Our effective tax rate for the second quarter and first six months ended June 30, 2012 was 37.3% and 38.1% respectively, compared to 7.5% and (4.4)% for the same periods of 2011.

We settled certain state audits during the second quarter of 2012 which reduced our gross uncertain tax positions to $0.6 million at June 30, 2012 from $1.1 million at December 31, 2011. The settlements and related changes to our unrecognized tax benefits reduced the second quarter's tax expense by approximately $70,000.

The income tax expense for the second quarter of 2011 is primarily a discrete item related to a reduction in our recorded income tax receivables.

Liquidity and Capital Resources

Our primary cash requirements include working capital needs, contractual obligations, benefit plan contributions, income tax obligations and capital expenditures. We have funded these requirements primarily through cash generated from operations. We have no funded debt and our lease obligations are primarily due to arrangements that are not considered capital leases but must be recorded on our balance sheets. We believe funds generated from our expected results of operations and available cash and cash equivalents will be sufficient to fund our primary obligations, dividends, stock repurchases and complete capital projects that we have underway or currently contemplate.

Summary of Cash Activities

Our cash flows provided by operating activities totaled $20.5 million in the first six months of 2012 compared to $15.2 million for the same period of 2011. This increase was primarily due to earnings in 2012 compared to a loss in 2011 and a reduction in accounts payable and accrued expenses in 2011. This was partially offset by maintaining a flat inventory in 2012 compared to a reduction in 2011. For additional information about the changes in our assets and liabilities refer to our Balance Sheet Changes discussion.
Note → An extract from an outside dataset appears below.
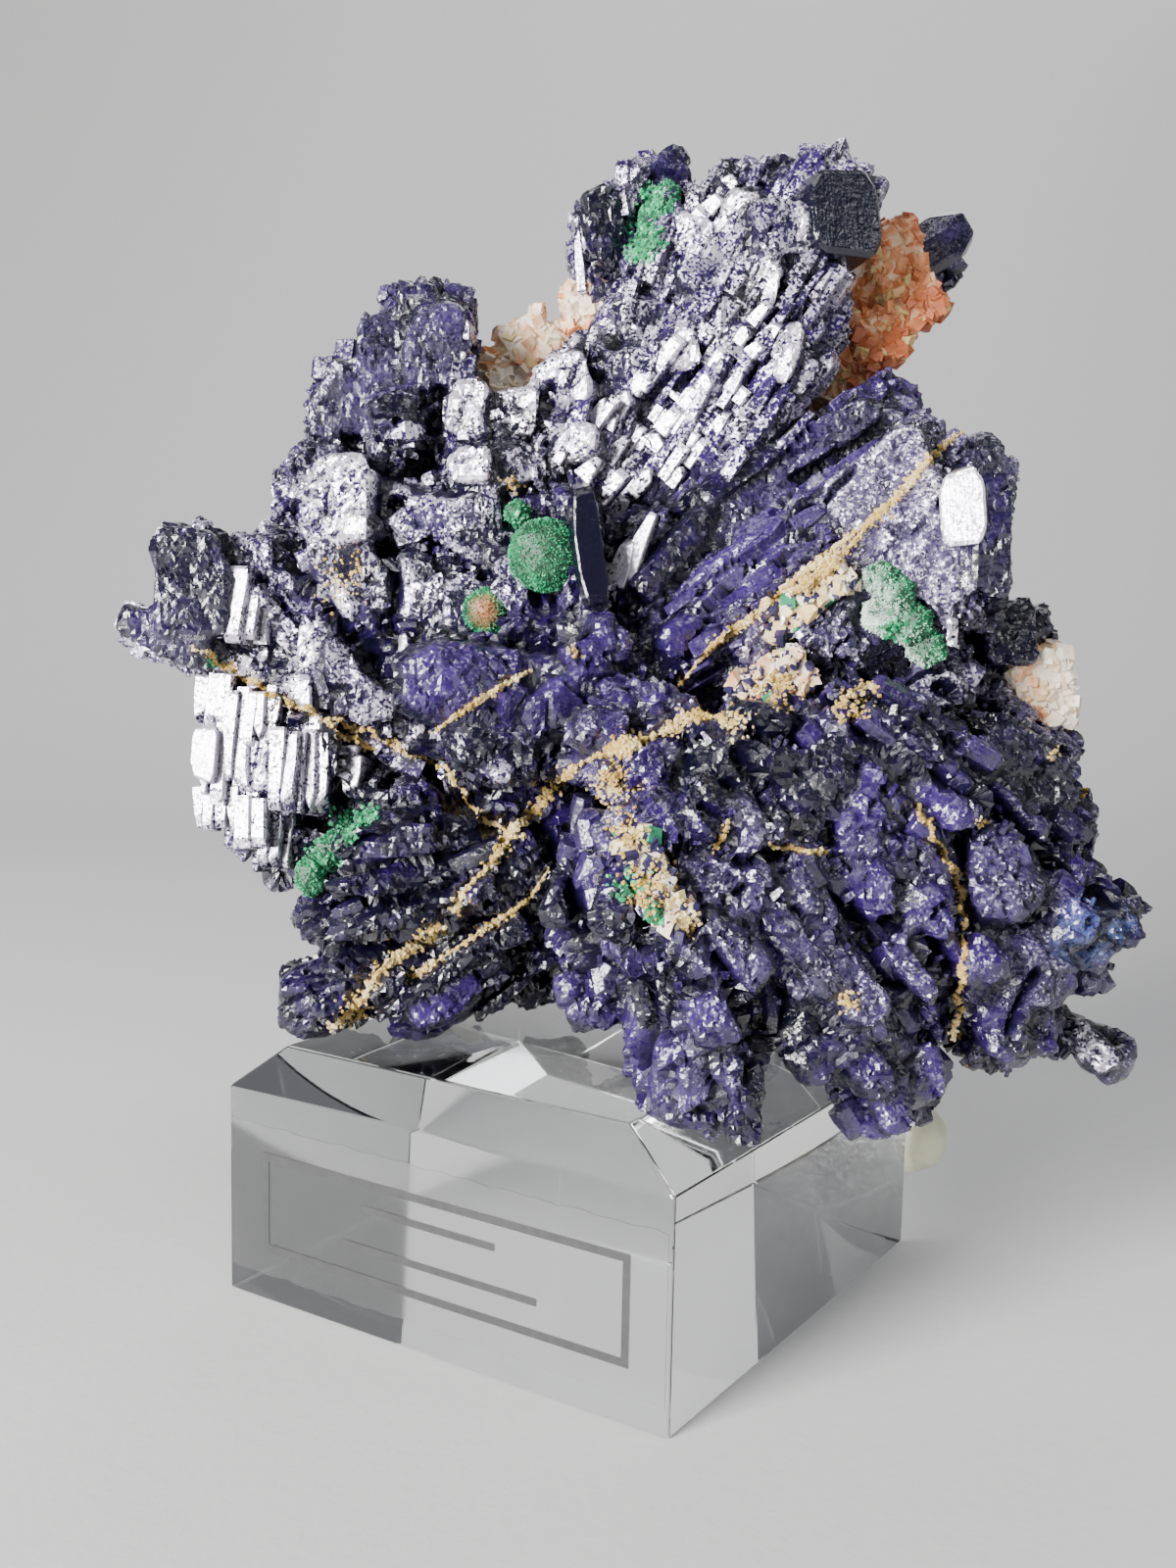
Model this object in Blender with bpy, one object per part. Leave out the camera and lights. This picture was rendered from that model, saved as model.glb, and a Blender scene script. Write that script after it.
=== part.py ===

Our cash flows used in investing activities totaled $12.6 million in the first six months of 2012 versus $10.8 million for the same period of 2011. This increase was primarily due to increased capital expenditures in 2012 and partially offset by a large initial investment made in 2011 in restricted cash as collateral for insurance programs.

Financing activities used cash of $1.8 million in the first six months of 2012 compared to $0.4 million for the same period of 2011. This increase was primarily due to the 2012 payment of $0.9 million in dividends while none were paid in the first half of 2011 and the impact of $0.3 million in proceeds from exercise of stock options received in 2011 versus no amounts in the same period of 2012.


Item 2. Management's Discussion and Analysis of Financial Condition and Results of Operations (Continued)

Balance Sheet Changes for the Six Months Ended June 30, 2012

Our balance sheet as of June 30, 2012, as compared to our balance sheet as of December 31, 2011, changed as follows:

· increase in cash of $6.1 million;

· increase in property and equipment of $4.5 million as we invested in and expanded our store base;

· decrease in accounts payable of $2.0 million due to timing of payments;

· increase in customer deposits of $2.2 million due to the normal seasonal differences in the timing of written business relative to the end of the period and to delivery of product to customers;

· increase in accrued liabilities of $3.2 million due to additional amounts related to incentive compensation and self-insurance reserves; and

· decrease in other liabilities of $2.3 million as we made a $1.0 million contribution to our defined benefit plan and due to settlements of state tax audits which reduced our reserve for uncertain tax positions $0.5 million.

Store Plans and Capital Expenditures

We opened a new store in Baltimore, Maryland during the second quarter. Our plans for the second half of 2012 include entering the Midland, Texas market early in the third quarter and later in the year adding a store in the Dallas, Texas market, and a replacement store in Atlanta, Georgia. These changes would increase net selling square footage by approximately 2.5% in 2012 assuming the new stores open and the existing store closes as scheduled. We also have stores reaching the end of their lease term and are subject to closure if terms of renewal are not reached.

Our planned annual expenditures for 2012 are $23.5 million including $18.3 million for new stores and store improvements and $4.0 million for information technology.

Off-Balance Sheet Arrangements

As of June 30, 2012 we had no off-balance sheet arrangements or obligations.

Critical Accounting Estimates

Critical accounting estimates are those that we believe are both significant and that require us to make difficult, subjective or complex judgments, often because we need to estimate the effect of inherently uncertain matters. We base our estimates and judgments on historical experiences and various other factors that we believe to be appropriate under the circumstances. Actual results may differ from these estimates, and we might obtain different estimates if we used different assumptions or conditions. We had no significant changes in our critical accounting estimates since our last annual report. Our critical accounting estimates are identified and described in our annual report on Form 10-K for the year ended December 31, 2011.

Forward-Looking Information

Certain of the statements in this Form 10-Q, particularly those anticipating future performance, business prospects, growth and operating strategies and similar matters, and those that include the words "believes," "anticipates," "estimates" or similar expressions constitute "forward-looking statements" within the meaning of Section 27A of the Securities Act of 1933, as amended and
Section 21E of the Securities Exchange Act of 1934, as amended. For those statements, Havertys claims the protection of the safe harbor for forward-looking statements contained in the Private Securities Litigation Reform Act of 1995. There can be no assurance that the forward-looking statements will be accurate because they are based on many assumptions, which involve risks and uncertainties. The following important factors could cause future results to differ: changes in the economic environment; changes in the housing market; changes in industry conditions; competition; merchandise costs; energy costs; timing and level of capital expenditures; introduction of new products; rationalization of operations; and other risks identified in Havertys' SEC reports and public announcements.